Techiman, a major market for foodstuff destined for the south of the country, has seen the wholesale price for a bag of maize shooting up from GH¢30 in January this year to GH¢100 yesterday, December 8.

 
Across the country, food prices are skyrocketing. In the capital, Accra, a bag of maize was selling for GH¢150 Thursday at the Kaneshie Market, up 50% (from GH¢100) barely four months ago.

 
Despite claims of single digit inflation, the price of a bag of beans has increased from GH¢160 in January to GH¢220 this week. A bag of millet, which sold at GH¢60, is now up 100% to GH¢120. A box of tomatoes is also up nearly 40% from GH¢160 to GH¢220.

 
Further checks made by our team of reporters in Kumasi, the second largest city, indicate a similar price hike phenomenon. There, a bag of maize, which sold for GH¢50 in January this year, is now selling at GH¢120. Also a bag of rice, which sold for GH¢40 in January, has witnessed a 137% increment and now sells at GH¢94.

 
Government has claimed the establishment of the   National Food Buffer Stock Company, an initiative of the previous administration, implemented in 2010, as one of the major successes of the Mills-Mahama administration.

 
However, NAFCo has a storage capacity that can cover only three weeks of national consumption of maize, at 422,600 metric tonnes of maize, which analysts describe as woeful.

 
“This is not enough to stabilise prices in the event of a major food crisis, as we are afraid we may soon be facing,” says Nana Attobrah, head of research, Danquah Institute.

 
“Indeed, in an event of a sustained food crisis, regular attempts to stabilise prices by releasing and replenishing supplies from such low capacity commodity storage would only end up escalating prices because such interventions at regular intervals only end up crowding the private sector and therefore hurting the natural chain of supply further,” he added.

 
He warned that the nation risks having famine on its hands by June next year “if urgent and intelligent measures” are not taken to avoid such a disaster in the next coming. 

 
“The signs are not encouraging and we are afraid that the nation may end up being caught napping if action is not taken now.

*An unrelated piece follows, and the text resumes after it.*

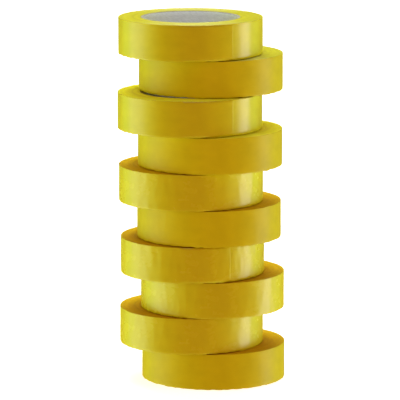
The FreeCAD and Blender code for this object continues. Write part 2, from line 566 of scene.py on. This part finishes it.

Nothing shows that we are prepared for this pending period of thin cows,” the researcher said.

 
He said the fact that the nation's buffer stock capacity is not able to stabilise prices, after a small reduction change in production, offers us enough evidence that we need to increase our commodity storage capacity and import maize to supplement local production if need be before famine strikes.

 
But, we also need to improve our methods of production in order to have more to store in the medium term, he stressed.

 
Only last week, members of the Ghana National Poultry Farmers Association were complaining about the sudden skyrocketing of maize prices as a result of inadequate supplies.

 
According to them, the rise in the price of maize could affect the production of poultry products which will affect consumers as Christmas gets closer.

 
Ghana still imports a substantial quantity of yellow maize for the poultry sector. Indeed, in November 2010 there was wide shortage of yellow maize in the market for local poultry farmers, with poultry farming suffering a decline in growth this year.

 
The impact of the NAFCo which started its field operations on the 20th of May 2010 has thus not been felt in alleviating this crisis. NAFCo's mandate has been on purchasing maize, paddy rice and soya beans as the target crops for its first and second year operations.

 
The National Food Buffer and Stock Company announced in May this year that it had released stock piles of maize onto the market to help ease the unusual price increases at the time. What is obvious is that it requires more than the current capacity to stem the looming food crisis in 2012.